According to wikipedia, the correct generalizing nomenclature is categorical distribution, or multinoulli distribution. I have never heard of multinoulli before, but the etymology is self-explanatory and Bernoulli seems respectable enough to coin a new word based on his name. The most natural Chinese translation becomes “how much effort?”. In fact, if one restricts to multinommial where $n =1$, then it’s the same as multinoulli distribution.

Back to the colleague’s problem: recall Jensen-Shannon is defined by
$JSD(u, v) = \sum u_i \log 2u_i / (u_i + v_i) + v_i \log 2v_i / (u_i + v_i)$. For $u = multinomial(n, \alpha)$ and $\latex v = multinomial(m, \beta)$, JSD doesn’t make sense unless $n = m$, which we assume. $\alpha$ and $\beta$ are vectors that sum to $1$, and both of the same dimension $k$, otherwise again it doesn’t make sense.

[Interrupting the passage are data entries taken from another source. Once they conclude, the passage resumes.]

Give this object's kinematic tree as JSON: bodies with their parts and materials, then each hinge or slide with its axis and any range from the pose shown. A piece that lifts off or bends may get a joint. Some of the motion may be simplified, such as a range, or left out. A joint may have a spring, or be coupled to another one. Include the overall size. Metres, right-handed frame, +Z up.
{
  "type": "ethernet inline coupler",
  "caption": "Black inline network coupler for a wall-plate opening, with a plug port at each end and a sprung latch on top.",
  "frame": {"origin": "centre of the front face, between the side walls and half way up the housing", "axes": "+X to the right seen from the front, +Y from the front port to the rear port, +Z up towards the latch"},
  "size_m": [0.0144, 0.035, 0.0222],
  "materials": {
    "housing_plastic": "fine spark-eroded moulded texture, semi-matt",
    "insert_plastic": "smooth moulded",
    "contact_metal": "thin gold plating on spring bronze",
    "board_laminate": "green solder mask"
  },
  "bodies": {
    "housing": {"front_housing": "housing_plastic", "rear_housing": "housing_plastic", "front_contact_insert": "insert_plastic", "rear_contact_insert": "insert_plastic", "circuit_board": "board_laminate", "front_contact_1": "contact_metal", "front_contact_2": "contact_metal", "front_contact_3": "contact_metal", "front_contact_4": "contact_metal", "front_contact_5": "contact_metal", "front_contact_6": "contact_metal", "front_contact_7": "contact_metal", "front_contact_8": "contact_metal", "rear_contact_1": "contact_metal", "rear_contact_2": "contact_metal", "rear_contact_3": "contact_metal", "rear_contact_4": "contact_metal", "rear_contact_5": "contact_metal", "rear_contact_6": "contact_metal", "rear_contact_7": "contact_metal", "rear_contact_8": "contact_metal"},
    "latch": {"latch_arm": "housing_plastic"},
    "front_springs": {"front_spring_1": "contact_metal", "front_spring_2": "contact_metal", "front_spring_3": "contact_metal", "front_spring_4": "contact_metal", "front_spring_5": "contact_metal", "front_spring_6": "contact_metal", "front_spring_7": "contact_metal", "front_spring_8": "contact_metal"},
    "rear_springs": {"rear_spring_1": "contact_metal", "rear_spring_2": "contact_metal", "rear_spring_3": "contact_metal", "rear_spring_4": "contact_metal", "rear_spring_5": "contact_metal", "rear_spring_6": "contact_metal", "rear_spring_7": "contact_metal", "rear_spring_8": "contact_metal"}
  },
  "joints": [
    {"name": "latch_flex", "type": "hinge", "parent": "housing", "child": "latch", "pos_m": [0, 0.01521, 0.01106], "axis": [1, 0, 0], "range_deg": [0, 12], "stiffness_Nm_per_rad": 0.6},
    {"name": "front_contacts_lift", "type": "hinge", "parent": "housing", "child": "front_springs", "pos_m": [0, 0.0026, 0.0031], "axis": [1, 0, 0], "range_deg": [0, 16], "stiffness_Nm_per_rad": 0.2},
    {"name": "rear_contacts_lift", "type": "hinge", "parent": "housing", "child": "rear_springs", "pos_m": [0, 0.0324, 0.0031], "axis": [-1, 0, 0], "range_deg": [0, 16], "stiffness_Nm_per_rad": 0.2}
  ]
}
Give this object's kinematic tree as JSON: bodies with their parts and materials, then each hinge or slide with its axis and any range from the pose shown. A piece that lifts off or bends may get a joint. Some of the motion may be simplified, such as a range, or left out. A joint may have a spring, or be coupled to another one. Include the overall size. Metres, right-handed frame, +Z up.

There are $n!/(n-k)!$ different points in the common state space. We can simply calculate the probability under $u$ and $v$ of each point. Taking the case of $k=2$, we are then dealing with the special case of binomial distribution. The calculation eventually reduces to a sum of the form
$\sum_i \binom{n}{i} \alpha^i \log (1 + (\alpha / \beta)^i)$. Mathematica suggests that this is not reducible to closed form in terms of common special functions. I suspected that one could Taylor expand $log(1 + \epsilon) = \epsilon - \epsilon^2 / 2 + \epsilon^3 / 3 - \ldots$ and get item-wise closed form. It is true that each term in the resulting expansion is summable in closed form, but summing them together becomes just as difficult. In fact with each $n$, I end up with $n$ terms in this roundabout summation in mathematica. So I am finally convinced that this problem has no analytic solution.